Another small-batch winery is Pheasant’s Tears Winery, run by a husband and wife team who has been a leader in exporting Georgian wine. A few years ago, when famed Israeli-born British chef Yotam Assaf Ottolenghi visited Pheasant’s Tears’ winery the picturesque medieval town of Sighnaghi, he started selling their wine in his artisan British delis and restaurants.
The Saperavi grape—grown in monasteries throughout Georgia—was also the alleged favorite varietal of Stalin, who was probably the most (in)famous Georgian of all time.

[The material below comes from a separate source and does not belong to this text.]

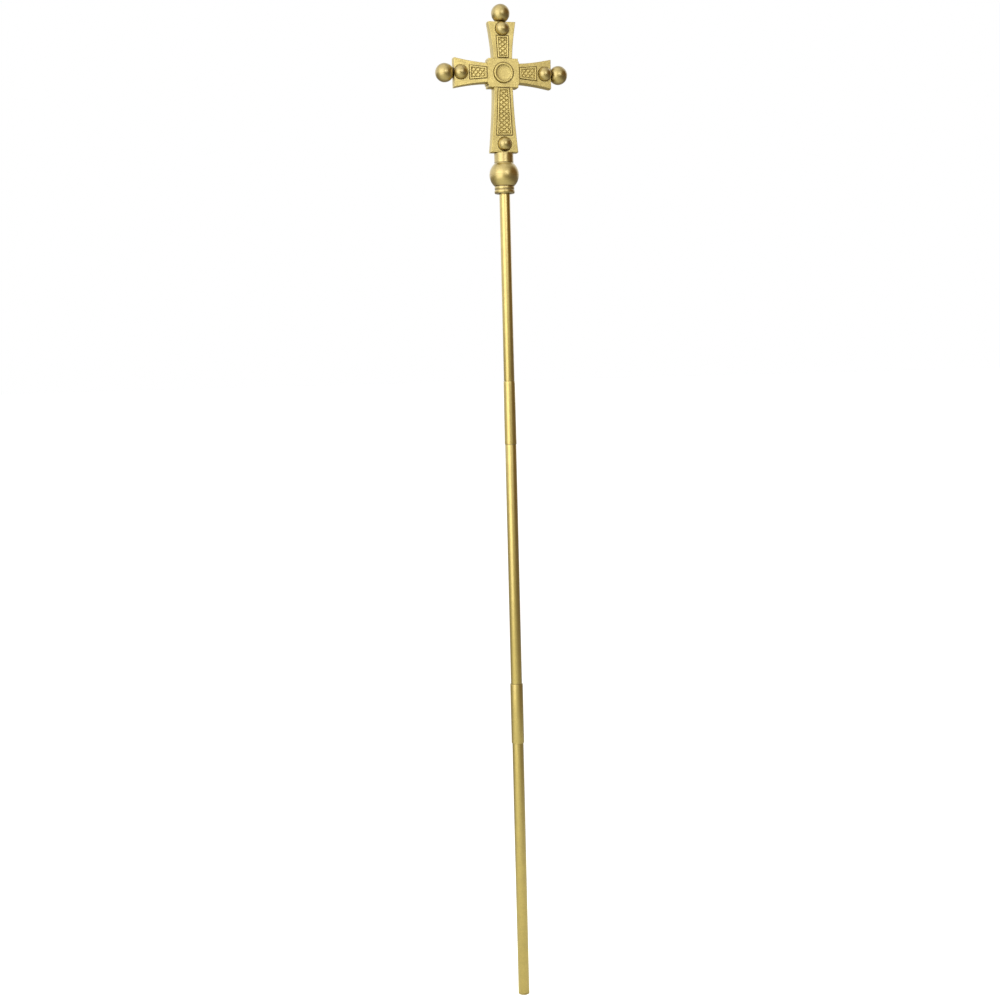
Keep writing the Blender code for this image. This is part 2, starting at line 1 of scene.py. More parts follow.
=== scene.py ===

In the entrance to Pheasant’s Tears’ dusty cellar, there’s a sign that reads: “Nature is full of diversity, artificial intervention creates homogeny.” It’s attributed to folk wisdom.
The red Saperavi at Pheasant’s Tears, called ‘black wine’ because of its dark blood-red shade, is especially remarkable. Tannic and dusty, it tastes like the earth. The Saperavi grape—grown in monasteries throughout Georgia—was also the alleged favorite varietal of Stalin, who was probably the most (in)famous Georgian of all time.
There are big wine producers in Georgia too. Winery Karheba is a spidery sprawl of Soviet tunnels repurposed into cellars and tasting rooms, the size, scale, and modernity of which could rival Napa. Tourists from near and far come here. I do my tasting next to a family from Azerbaijan.
By now, we all know the word for cheers (“Gaumarjos!”), which literally translates to ‘victory’. The sleek and polished Karheba sells and serves both qvevri and European-style wines, but the traditional qvevri style is the clear preference.
That also seems to be the same thinking in the up-and-coming capital of Tbilisi. At the bar in the hipster-chic Rooms Hotel—named by Monocle magazine as the coolest place to stay in 2018—the wine list only has qvevri and organic wines, and most city wine bars like Vinotheca have the same policy.
After all, when you’ve been doing things the same way for 8,000 years, why stop now?